Your idea of fingerprinting is very similar to wireless signals intelligence in WWII. Both sides used to have whole departments whose role was to learn the code style, or "fist" of the opposing side's wireless operators. By tracking these profiles and using radio direction finding they gained a surprising amount of information about troop and vessel movements, staff assignments, etc.
You're thinking of doing the same thing, learning the nuances of how particular crackers operate. Thinks like typing cadence, frequently repeated typing mistakes, etc could be used to learn a particular cracker's "fist". I think this is a good idea in some ways, but maybe not good enough to pursue:
- Most attacks are scripted. Even when a top cracker is doing the hacking it's usually scripted before and after a successful exploit, so you'll have to wade through hundreds of attacks to find one fingerprinting opportunity
- Data sources: you'll have a hard time gaining enough data to do any actual fingerprinting. The number of data sources you would need is far more than a simple research project, you'd need a dozen honeypots at least, and a very large database of information to work off of, with some complex modeling to interpret the data
- Network latency and jitter are common on the internet, especially when traffic is coming from areas with poor internet connectivity. These areas will happen to be the source of many attacks, so your results could end up being skewed significantly. Is that pause followed by a flurry of typing the hacker's style, or simply network lag?
- Verifiability of results: How can you prove your fingerprinting methods are in any way successful? How will you show that the patterns you find actually demonstrate a single attacker? They aren't going to come out and say, "yeah, that was me!"
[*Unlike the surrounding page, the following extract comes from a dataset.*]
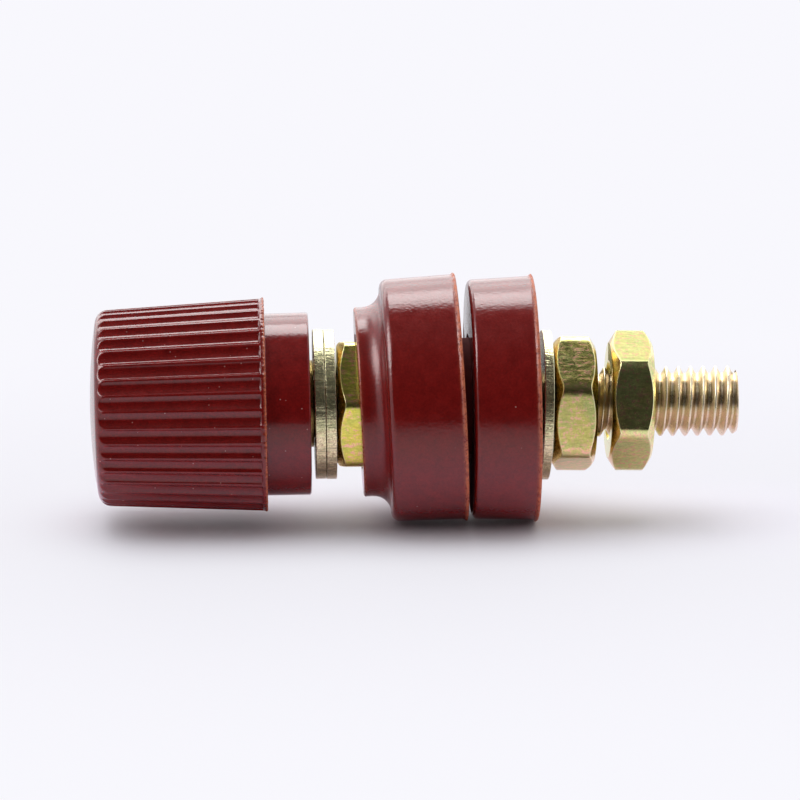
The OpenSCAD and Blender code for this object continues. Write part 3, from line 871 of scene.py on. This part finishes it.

My suggestion is to try this small-scale where you can control some of the factors. Get many volunteers (plus some scripts) to follow set scripts of commands in a terminal window and see if you can write algorithms that can reliably determine they typist. Then introduce packet latency and jitter to see if your algorithms can cope, and work on that. Once you have that working you could then go out to the internet and see if they work in the wild, otherwise you won't have any idea as to reliability.